Dans une période où nous exprimons et vivons le ras-le-bol de systèmes internes à des institutions diverses (université, monde du travail, difficulté à écrire une thèse, etc) qui ne correspondent pas à nos attentes, nous piétinent, ou sont cruellement dures avec celleux qui n'ont pas les codes, nous lançons cette bouteille à la mer. Il n'y a pas assez de postes, pas assez de débouchés, pas assez de financements. Il semble difficile de maintenir l'équilibre entre l'écriture d'un travail académique de qualité et une injonction à la productivité alors que nous sommes évalué·e·s par des comités qui sont prompts à la critique, de laquelle il est parfois difficile de se remettre.
Engagé·e·s dans une ubuesque course à la queue du Mickey dont la LPPR n'est que le dernier avatar, impliquant accélération des temporalités sans fin, fusion des espaces intimes et professionnels dans le démerdentiel, perte du temps, et spécialisation extrême, les travailleur·ses de l'ESR (et des institutions en général) concèdent des sacrifices toujours plus grands au nom de leurs responsabilités envers la recherche, les étudiant·e·s, et la société.

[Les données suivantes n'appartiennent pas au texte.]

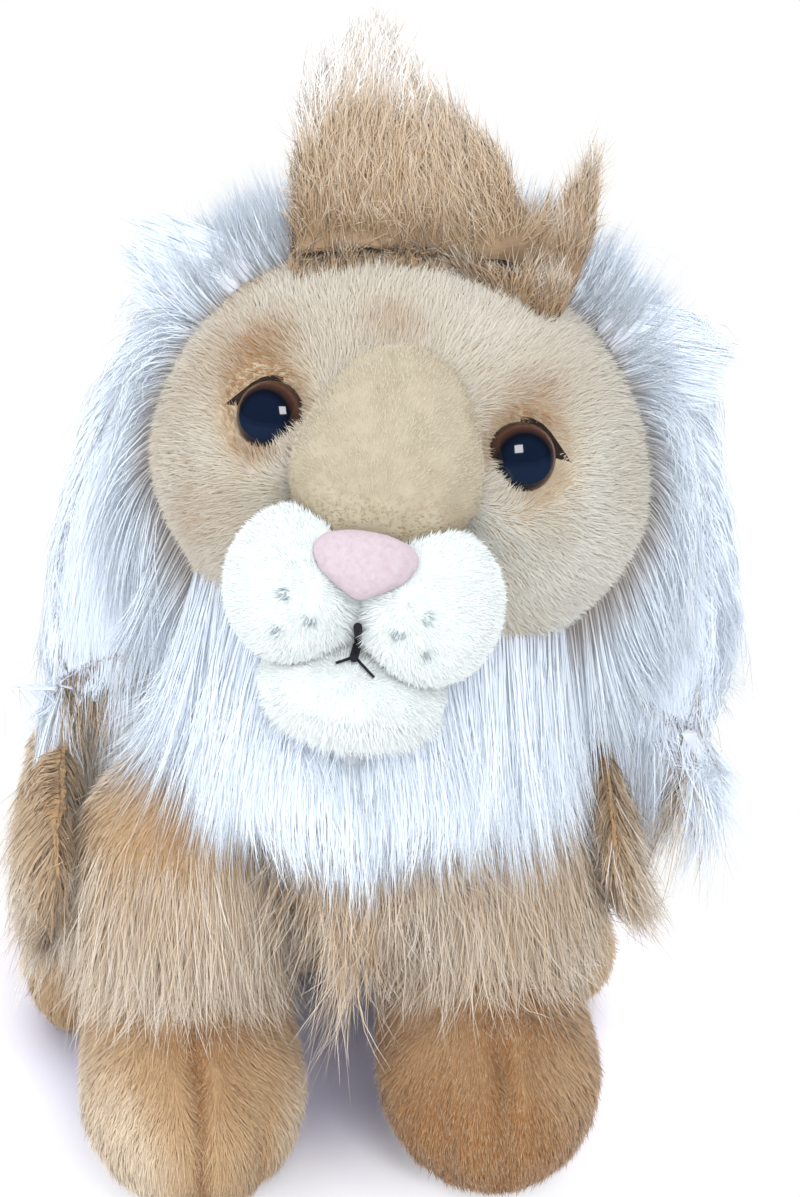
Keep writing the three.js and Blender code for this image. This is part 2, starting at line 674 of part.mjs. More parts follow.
// Back mane: the hood over the back of the head and the nape.
function backMane() {
  const stations = [
    [0, headDepth * 0.04, headHeight * 0.55, headWidth * 0.34, backManeThickness * 0.3],
    [0, headDepth * 0.4, headHeight * 0.42, headWidth * 0.48, backManeThickness * 0.46],
    [0, headDepth * 0.56, headHeight * 0.06, headWidth * 0.58, backManeThickness * 0.55],
    [0, headDepth * 0.66, -headHeight * 0.3, headWidth * 0.62, backManeThickness * 0.62],
    [0, headDepth * 0.76, -headHeight * 0.66, headWidth * 0.54, backManeThickness * 0.55],
  ];
  const form = stuffedForm(stations, { rings: 12, around: 14, capShares: [0.25, 0.25] });
  const neighbours = [crownForm(seamGap)];
  for (const side of [1, -1]) neighbours.push(sideManeForm(side, seamGap), earForm(side, seamGap));
  return cut(form, bodyBelow(), headForm(seamGap), ...neighbours);
}

// Throat mane: white pile under the chin, over the chest.
function throatMane() {
  const stations = [
    [0, -headDepth * 0.16, -headHeight * 0.46, throatWidth * 0.44, throatThickness * 0.5],
    [0, -headDepth * 0.4, -headHeight * 0.52, throatWidth * 0.52, throatThickness * 0.6],
    [0, -headDepth * 0.56, -headHeight * 0.68, throatWidth * 0.42, throatThickness * 0.5],
  ];
  const form = stuffedForm(stations, { rings: 10, around: 12, capShares: [0.3, 0.45] });
  return cut(form, bodyBelow(), headForm(seamGap), chinForm(seamGap), sideManeForm(1, seamGap),
    sideManeForm(-1, seamGap));
}

function piece(name, geometry, [color, roughness]) {
  geometry.computeVertexNormals();
  const mesh = new THREE.Mesh(geometry, new THREE.MeshStandardMaterial({ color, roughness, metalness: 0 }));
  mesh.name = name;
  return mesh;
}

const lion = new THREE.Group();
lion.add(piece('torso', torso(), tanPlush));
lion.add(piece('pellet_pouch', pouchForm(0), pouchCloth));
lion.add(piece('chest_bib', chestBib(), maneTan));
lion.add(piece('tail', tail(), tanPlush));
lion.add(piece('tail_tuft', tailTuft(), maneTan));

const face = new THREE.Group();
face.position.copy(headPose.position);
face.rotation.copy(headPose.rotation);
face.add(piece('head', head(), creamPlush));
face.add(piece('nose_bridge', noseBridge(), olivePile));
face.add(piece('chin', chin(), whitePile));
face.add(piece('nose', nose(), noseFabric));
face.add(piece('mane_crown', crown(), maneTan));
face.add(piece('mane_back', backMane(), maneWhite));
face.add(piece('mane_throat', throatMane(), maneWhite));
lion.add(face);

for (const [name, side] of Object.entries(sides)) {
  lion.add(piece(`front_leg_${name}`, frontLeg(side), tanPlush));
  lion.add(piece(`hind_leg_${name}`, hindLeg(side), tanPlush));
  lion.add(piece(`shoulder_mane_${name}`, mantle(side), maneTan));
  face.add(piece(`muzzle_${name}`, muzzle(side), whitePile));
  face.add(piece(`eye_${name}`, eye(side), eyePlastic));
  face.add(piece(`eye_liner_${name}`, eyeLiner(side), linerFelt));
  face.add(piece(`eye_washer_${name}`, eyeWasher(side), washerPlastic));
  face.add(piece(`ear_${name}`, ear(side), tanPlush));
  face.add(piece(`mane_${name}`, sideMane(side), maneWhite));
}

// The origin is on the floor, under the middle of the whole.
const box = new THREE.Box3().setFromObject(lion, true);
const middle = box.getCenter(new THREE.Vector3());
lion.position.set(-middle.x, -middle.y, -box.min.z);

export default lion;
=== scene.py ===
import math
import bmesh
import bpy
import numpy as np
from mathutils import Euler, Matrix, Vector
from mathutils.bvhtree import BVHTree


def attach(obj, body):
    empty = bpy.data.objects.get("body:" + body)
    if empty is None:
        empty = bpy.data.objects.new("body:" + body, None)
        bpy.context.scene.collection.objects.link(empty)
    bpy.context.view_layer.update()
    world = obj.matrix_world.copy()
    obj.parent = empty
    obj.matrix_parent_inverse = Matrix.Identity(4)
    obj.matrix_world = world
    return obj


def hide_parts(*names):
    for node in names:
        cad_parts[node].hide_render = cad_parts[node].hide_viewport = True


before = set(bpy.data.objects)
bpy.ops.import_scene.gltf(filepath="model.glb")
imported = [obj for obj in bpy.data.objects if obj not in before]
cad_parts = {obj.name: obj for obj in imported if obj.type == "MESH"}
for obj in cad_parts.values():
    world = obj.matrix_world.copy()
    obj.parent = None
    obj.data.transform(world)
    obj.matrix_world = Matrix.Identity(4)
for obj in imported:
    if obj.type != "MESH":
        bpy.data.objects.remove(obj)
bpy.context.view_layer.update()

MM = 0.001
FLOOR_GAP = 0.3 * MM
UP = np.array([0.0, 0.0, 1.0])
FRONT = np.array([0.0, -1.0, 0.0])

# The head's own frame, as in the CAD: the face looks along -Y, and its origin is the head's middle.
HEAD_SIZE = np.array([107.0, 90.0, 99.0])
HEAD_PLACE = np.array([17.0, -45.0, 150.0])
HEAD_RAISE, HEAD_TILT, HEAD_ROUND = 12, 8, -13
PACK_SHIFT = np.array([-12.223, 7.628, 0.0])
EYE_ACROSS, EYE_UP, EYE_RADIUS = 25.5, 11.4, 7.5

HEAD_HALF = HEAD_SIZE / 2
HEAD_AT = (HEAD_PLACE + PACK_SHIFT) * MM
HEAD_TURN = np.array(Euler((math.radians(-HEAD_RAISE), math.radians(HEAD_TILT), math.radians(HEAD_ROUND)),
                           "XYZ").to_matrix())


def to_head(points):
    return (points - HEAD_AT) @ HEAD_TURN


def from_head(points):
    return np.asarray(points) @ HEAD_TURN.T + HEAD_AT


def along_head(vectors):
    return np.asarray(vectors, float) @ HEAD_TURN.T


# ---------------------------------------------------------------- fabrics
# The fibres of every plush piece share one colour effect: a tone across the pile that runs from dark
# to light, another colour at the root and a last one at the tip. The root colour, darker on most piles,
# is partly painted shade deep in the pile.
def srgb(text):
    parts = [int(text[i:i + 2], 16) / 255 for i in (0, 2, 4)]
    return [p / 12.92 if p <= 0.04045 else ((p + 0.055) / 1.055) ** 2.4 for p in parts] + [1.0]


def fibre_effect():
    group = bpy.data.node_groups.new("fibre_colour", "ShaderNodeTree")
    face = group.interface
    for name in ("Root", "Dark", "Mid", "Light", "Tip"):
        face.new_socket(name, in_out="INPUT", socket_type="NodeSocketColor")
    for name in ("Root End", "Tip Start"):
        face.new_socket(name, in_out="INPUT", socket_type="NodeSocketFloat")
    face.new_socket("Color", in_out="OUTPUT", socket_type="NodeSocketColor")
    nodes, links = group.nodes, group.links
    given = nodes.new("NodeGroupInput")
    result = nodes.new("NodeGroupOutput")
    place = nodes.new("ShaderNodeUVMap")
    place.uv_map = "OFBake"
    split = nodes.new("ShaderNodeSeparateXYZ")
    links.new(place.outputs["UV"], split.inputs[0])

    def share(value, low, high):
        step = nodes.new("ShaderNodeMapRange")
        step.interpolation_type = "SMOOTHSTEP"
        for socket, source in (("Value", value), ("From Min", low), ("From Max", high)):
            if isinstance(source, float):
                step.inputs[socket].default_value = source
            else:
                links.new(source, step.inputs[socket])
        return step.outputs["Result"]

    def mix(factor, first, second):
        node = nodes.new("ShaderNodeMix")
        node.data_type = "RGBA"
        links.new(factor, node.inputs["Factor"])
        links.new(first, node.inputs[6])
        links.new(second, node.inputs[7])
        return node.outputs[2]

    tone, height = split.outputs["X"], split.outputs["Y"]
    lower = mix(share(tone, 0.0, 0.5), given.outputs["Dark"], given.outputs["Mid"])
    body = mix(share(tone, 0.5, 1.0), lower, given.outputs["Light"])
    rooted = mix(share(height, 0.0, given.outputs["Root End"]), given.outputs["Root"], body)
    tipped = mix(share(height, given.outputs["Tip Start"], 1.0), rooted, given.outputs["Tip"])
    links.new(tipped, result.inputs["Color"])
    return group


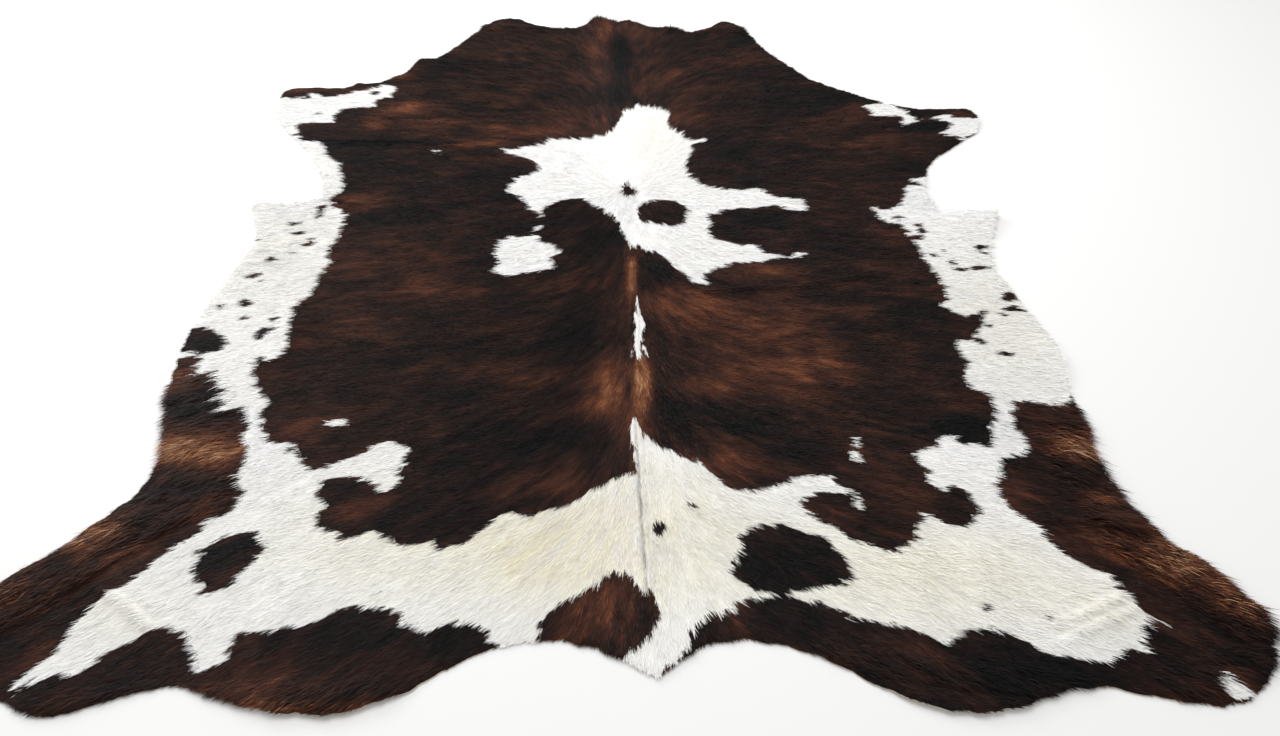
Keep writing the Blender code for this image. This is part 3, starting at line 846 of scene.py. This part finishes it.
def blades(name, roots, normals, lengths, width, tilt, curl, depth, material):
    """One piece made of flat tapering hairs. curl is how far a hair bends back to the skin, and 0 leaves it
    a single triangle."""
    count = len(roots)
    places = roots[:, :2] - HIDE_ZERO
    turn = TUFT_TURN * TUFTS.at(places) + OWN_TURN * RANDOM.standard_normal(count)
    flow = FLOW.at(places)
    across = np.stack([-flow[:, 1], flow[:, 0]], axis=-1)
    plan = flow * np.cos(turn)[:, None] + across * np.sin(turn)[:, None]
    forward = np.column_stack([plan, np.zeros(count)])
    forward -= normals * (forward * normals).sum(axis=1, keepdims=True)
    forward /= np.linalg.norm(forward, axis=1, keepdims=True)
    side = np.cross(normals, forward)
    roll = OWN_ROLL * RANDOM.standard_normal(count)[:, None]
    side = side * np.cos(roll) + normals * np.sin(roll)
    lengths = lengths * (1 + LENGTH_SPREAD * RANDOM.standard_normal(count)).clip(0.4, 1.6)
    lengths = lengths * (TRIMMED + (1 - TRIMMED) * np.clip(depth.at(places) / TRIM_DEPTH, 0, 1))
    rise = tilt * (1 + 0.35 * RANDOM.standard_normal(count) + 0.22 * TUFTS.at(places)).clip(0.25, 2.2)
    half = 0.5 * width * (1 + WIDTH_SPREAD * RANDOM.standard_normal(count)).clip(0.4, 1.8)[:, None]
    reach = lengths[:, None]
    base = roots - ROOTED * normals
    tip = base + reach * (forward * np.cos(rise)[:, None] + normals * np.sin(rise)[:, None])
    # Each hair is drawn darker at its root and lighter at its tip: partly a hair's own darker root, partly
    # painted shade among the hairs and painted light on the tips.
    if curl:
        middle = base + 0.5 * reach * (forward + normals * np.sin(rise * 1.3)[:, None])
        tip = tip - curl * reach * normals * np.sin(rise)[:, None]
        points = np.stack([base - half * side, base + half * side, middle - 0.8 * half * side,
                           middle + 0.8 * half * side, tip], axis=1)
        pattern = np.array([(0, 1, 3), (0, 3, 2), (2, 3, 4)])
        shade = np.array((0.72, 0.72, 1.0, 1.0, 1.1))
    else:
        points = np.stack([base - half * side, base + half * side, tip], axis=1)
        pattern = np.array([(0, 1, 2)])
        shade = np.array((0.78, 0.78, 1.12))
    points[..., 2] = np.clip(points[..., 2], HAIR_LOWEST, roots[:, 2:] + HAIR_STANDS)
    each = points.shape[1]
    faces = (np.arange(count)[:, None, None] * each + pattern).reshape(-1, 3)
    flat = points.reshape(-1, 3)
    piece = mesh_object(name, flat, faces, materials=[material])
    colours = coat_colours(places, RANDOM.standard_normal(count).clip(-2, 2))
    shaded = (colours[:, None, :] * shade[:, None]).reshape(-1, 3).clip(0, 0.95)
    set_colours(piece.data, "coat_colour", shaded)
    low, high = flat[:, :2].min(0), flat[:, :2].max(0)
    layer = piece.data.uv_layers.new(name="OFBake")
    corners = ((flat[:, :2] - low) / (high - low))[faces.ravel()].astype(np.float32)
    layer.data.foreach_set("uv", corners.ravel())
    return piece


def build_short_coat(points, faces, depth, material):
    """The lying coat, in four pieces from the neck to the rump."""
    roots, normals = rooted(points, faces, 4 * SHORT_BLADES)
    order = np.argsort(-roots[:, 1])
    pieces = []
    for i, part in enumerate(("neck", "shoulder", "rib", "rump")):
        mine = order[i * SHORT_BLADES:(i + 1) * SHORT_BLADES]
        pieces.append(blades(part + "_coat", roots[mine], normals[mine], np.full(SHORT_BLADES, SHORT_LENGTH),
                             SHORT_WIDTH, SHORT_TILT, 0.0, depth, material))
    return pieces


def build_long_coat(points, faces, depth, material):
    """The longer, looser hair on the flanks, shanks and edges."""
    pool, normals = rooted(points, faces, LONG_ROOTS)
    places = pool[:, :2] - HIDE_ZERO
    taken, lengths = [], []
    for _, start, end, half_width, length, count in LONG_HAIR:
        off = from_line(places, start, end)[0] / half_width
        near = np.nonzero(off + 0.35 * RANDOM.random(len(off)) < 1)[0]
        mine = near[:count]
        taken.append(mine)
        lengths.append(length * (1.1 - 0.5 * off[mine]))
    taken, lengths = np.concatenate(taken), np.concatenate(lengths)
    return blades("long_hair", pool[taken], normals[taken], lengths, LONG_WIDTH, LONG_TILT, LONG_CURL, depth,
                  material)


# Materials


def new_material(name):
    material = bpy.data.materials.new(name)
    material.use_nodes = True
    return material, material.node_tree.nodes, material.node_tree.links


def noise(nodes, links, scale, detail):
    """Noise that stays with the hide, scale lumps to the metre."""
    place = nodes.new("ShaderNodeTexCoord")
    texture = nodes.new("ShaderNodeTexNoise")
    texture.inputs["Scale"].default_value = scale
    texture.inputs["Detail"].default_value = detail
    links.new(place.outputs["Object"], texture.inputs["Vector"])
    return texture


def between(nodes, links, source, low, high):
    """The source's noise, mapped to values from low to high."""
    mapped = nodes.new("ShaderNodeMapRange")
    mapped.inputs["To Min"].default_value = low
    mapped.inputs["To Max"].default_value = high
    links.new(source.outputs["Fac"], mapped.inputs["Value"])
    return mapped.outputs["Result"]


def add_relief(nodes, links, source, strength, distance):
    relief = nodes.new("ShaderNodeBump")
    relief.inputs["Strength"].default_value = strength
    relief.inputs["Distance"].default_value = distance
    links.new(source.outputs["Fac"], relief.inputs["Height"])
    links.new(relief.outputs["Normal"], nodes["Principled BSDF"].inputs["Normal"])


def coat_material():
    """Hair: each hair's colour, with painted shade at its root and in grooves and painted light at its tip,
    and a soft, uneven gloss.
    """
    material, nodes, links = new_material("coat")
    shader = nodes["Principled BSDF"]
    shader.inputs["Specular IOR Level"].default_value = 0.09
    colour = nodes.new("ShaderNodeAttribute")
    colour.attribute_name = "coat_colour"
    grain = noise(nodes, links, 90.0, 3.0)
    links.new(between(nodes, links, grain, 0.42, 0.66), shader.inputs["Roughness"])
    links.new(colour.outputs["Color"], shader.inputs["Base Color"])
    return material


def root_material():
    """The skin's coat side, seen between the hairs: dark and white meet in a ragged line."""
    material, nodes, links = new_material("coat_roots")
    shader = nodes["Principled BSDF"]
    shader.inputs["Specular IOR Level"].default_value = 0.05
    shader.inputs["Roughness"].default_value = 0.8
    depth, dark, white = (nodes.new("ShaderNodeAttribute") for _ in range(3))
    depth.attribute_name = "pattern_depth"
    dark.attribute_name = "dark_roots"
    white.attribute_name = "white_roots"
    ragged = noise(nodes, links, 260.0, 2.0)
    shifted = nodes.new("ShaderNodeMath")
    shifted.operation = "MULTIPLY_ADD"
    shifted.inputs[1].default_value = 0.008
    links.new(ragged.outputs["Fac"], shifted.inputs[0])
    links.new(depth.outputs["Fac"], shifted.inputs[2])
    step = nodes.new("ShaderNodeMapRange")
    step.inputs["From Min"].default_value = 0.003
    step.inputs["From Max"].default_value = 0.005
    links.new(shifted.outputs["Value"], step.inputs["Value"])
    mix = nodes.new("ShaderNodeMix")
    mix.data_type = "RGBA"
    links.new(step.outputs["Result"], mix.inputs["Factor"])
    links.new(white.outputs["Color"], mix.inputs["A"])
    links.new(dark.outputs["Color"], mix.inputs["B"])
    links.new(mix.outputs["Result"], shader.inputs["Base Color"])
    add_relief(nodes, links, ragged, 0.3, 0.0008)
    return material


def leather_material(name, rgb, fibre_scale, bump):
    """Suede or cut skin: mottled, dull and slightly fibrous."""
    material, nodes, links = new_material(name)
    shader = nodes["Principled BSDF"]
    shader.inputs["Specular IOR Level"].default_value = 0.2
    shader.inputs["Sheen Weight"].default_value = 0.25
    fibres = noise(nodes, links, fibre_scale, 8.0)
    fibres.inputs["Roughness"].default_value = 0.7
    mottle = noise(nodes, links, 9.0, 4.0)
    both = nodes.new("ShaderNodeMath")
    both.operation = "MULTIPLY"
    links.new(fibres.outputs["Fac"], both.inputs[0])
    links.new(mottle.outputs["Fac"], both.inputs[1])
    ramp = nodes.new("ShaderNodeValToRGB")
    ramp.color_ramp.elements[0].position = 0.12
    ramp.color_ramp.elements[0].color = (*linear(rgb) * 0.66, 1)
    ramp.color_ramp.elements[1].position = 0.42
    ramp.color_ramp.elements[1].color = (*linear(rgb) * 1.08, 1)
    links.new(both.outputs["Value"], ramp.inputs["Fac"])
    links.new(ramp.outputs["Color"], shader.inputs["Base Color"])
    links.new(between(nodes, links, fibres, 0.78, 0.98), shader.inputs["Roughness"])
    add_relief(nodes, links, fibres, 0.5, bump)
    return material


def floor_material():
    material, nodes, _ = new_material("floor")
    shader = nodes["Principled BSDF"]
    shader.inputs["Base Color"].default_value = (*linear(FLOOR), 1)
    shader.inputs["Roughness"].default_value = 0.9
    shader.inputs["Specular IOR Level"].default_value = 0.1
    return material


# The stage


def build_floor():
    floor = mesh_object("floor", [(-9, -9, 0), (9, -9, 0), (9, 9, 0), (-9, 9, 0)], [(0, 1, 2), (0, 2, 3)],
                        materials=[floor_material()])
    floor.location.z = -0.0005
    return floor


def add_light(name, place, aim, size, watts):
    lamp = bpy.data.lights.new(name, "AREA")
    lamp.shape = "DISK"
    lamp.size = size
    lamp.energy = watts
    obj = bpy.data.objects.new(name, lamp)
    obj.location = place
    obj.rotation_euler = (Vector(aim) - Vector(place)).to_track_quat("-Z", "Y").to_euler()
    bpy.context.scene.collection.objects.link(obj)


def light_studio():
    add_light("ceiling", (-0.3, 1.2, 3.4), (0, 0, 0), 3.0, 95)
    add_light("window", (-2.8, 2.9, 1.7), (0, 0, 0), 1.6, 95)
    world = bpy.data.worlds.new("studio")
    world.use_nodes = True
    world.node_tree.nodes["Background"].inputs["Color"].default_value = (1.0, 0.995, 0.985, 1)
    world.node_tree.nodes["Background"].inputs["Strength"].default_value = 0.72
    bpy.context.scene.world = world
    bpy.context.scene.view_settings.view_transform = "Standard"


def place_camera():
    """A phone held at chest height, at the foot of the hide."""
    camera = bpy.data.cameras.new("camera")
    camera.lens = 28
    camera.sensor_width = 36
    camera.clip_start = 0.05
    obj = bpy.data.objects.new("camera", camera)
    obj.location = (-0.022 + HIDE_ZERO[0], -1.815 + HIDE_ZERO[1], 1.5)
    obj.rotation_euler = (math.radians(44), 0, math.radians(-1.859))
    bpy.context.scene.collection.objects.link(obj)
    bpy.context.scene.camera = obj


def main():
    coat = coat_material()
    materials = [root_material(), leather_material("suede", SUEDE, 240.0, 0.0006),
                 leather_material("cut_skin", CUT_SKIN, 500.0, 0.0003)]
    skin, points, faces, depth = build_skin(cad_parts["hide"], materials)
    hair = build_short_coat(points, faces, depth, coat)
    hair.append(build_long_coat(points, faces, depth, coat))
    floor = build_floor()
    for piece in (skin, *hair):
        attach(piece, "root")
        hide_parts("hide")
    light_studio()
    place_camera()


main()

Nous prenons comme base le fait que le savoir est profondément situé, dans le sens de situated knowledge. Nous prenons la mesure que notre groupe est fait de personnes précaires (pendant la rédaction d'une thèse non financée ou dans des laboratoires qui regardent nos objets avec étonnement) et/ou de membres à la marge (neurodivergeant·e·s, femmes, queer, LGBTQ+), mais aussi de titulaires et de cishets. Nos marginalités nourrissent notre positionnement : c'est précisément parce que nous sommes forcé·e·s d'être dans les marges que nous sommes bien placé·e·s pour remettre en cause ce système, puisqu'il n'y a pas grand'chose à perdre. Ni tout à fait produit-es de nos institutions insérables dans le monde du travail, ni flatté.es d'être à nos positions (même par l'HCERES), notre position nous permet d'être paradoxalement légitimé.es pour organiser un événement au moins un peu iconoclaste. Cette ambition subversive par les marges renvoie au Manifeste du Cyborg. C'est précisément de ces origines troubles et de son abâtardissement que le cyborg tire sa force, sa capacité à déborder l'institution au sein de laquelle il émerge. Ce raisonnement a évidemment ses limites, puisque la possibilité même de proposer un projet comme une Paper Jam est un signe de notre relative insertion dans le monde universitaire : nous en maîtrisons les codes, nous avons accès à certaines ressources, à certains espaces, à certaines modalités de légitimité. Loin de vouloir accepter le sort d'être simplement digéré.es par le système auquel nous appartenons, la création d'une paper jam est une tentative de contre-proposition, adressée à toutes celles et tous ceux qui voudraient réfléchir l'écriture et le processus de publication comme des terrains d'expérimentation.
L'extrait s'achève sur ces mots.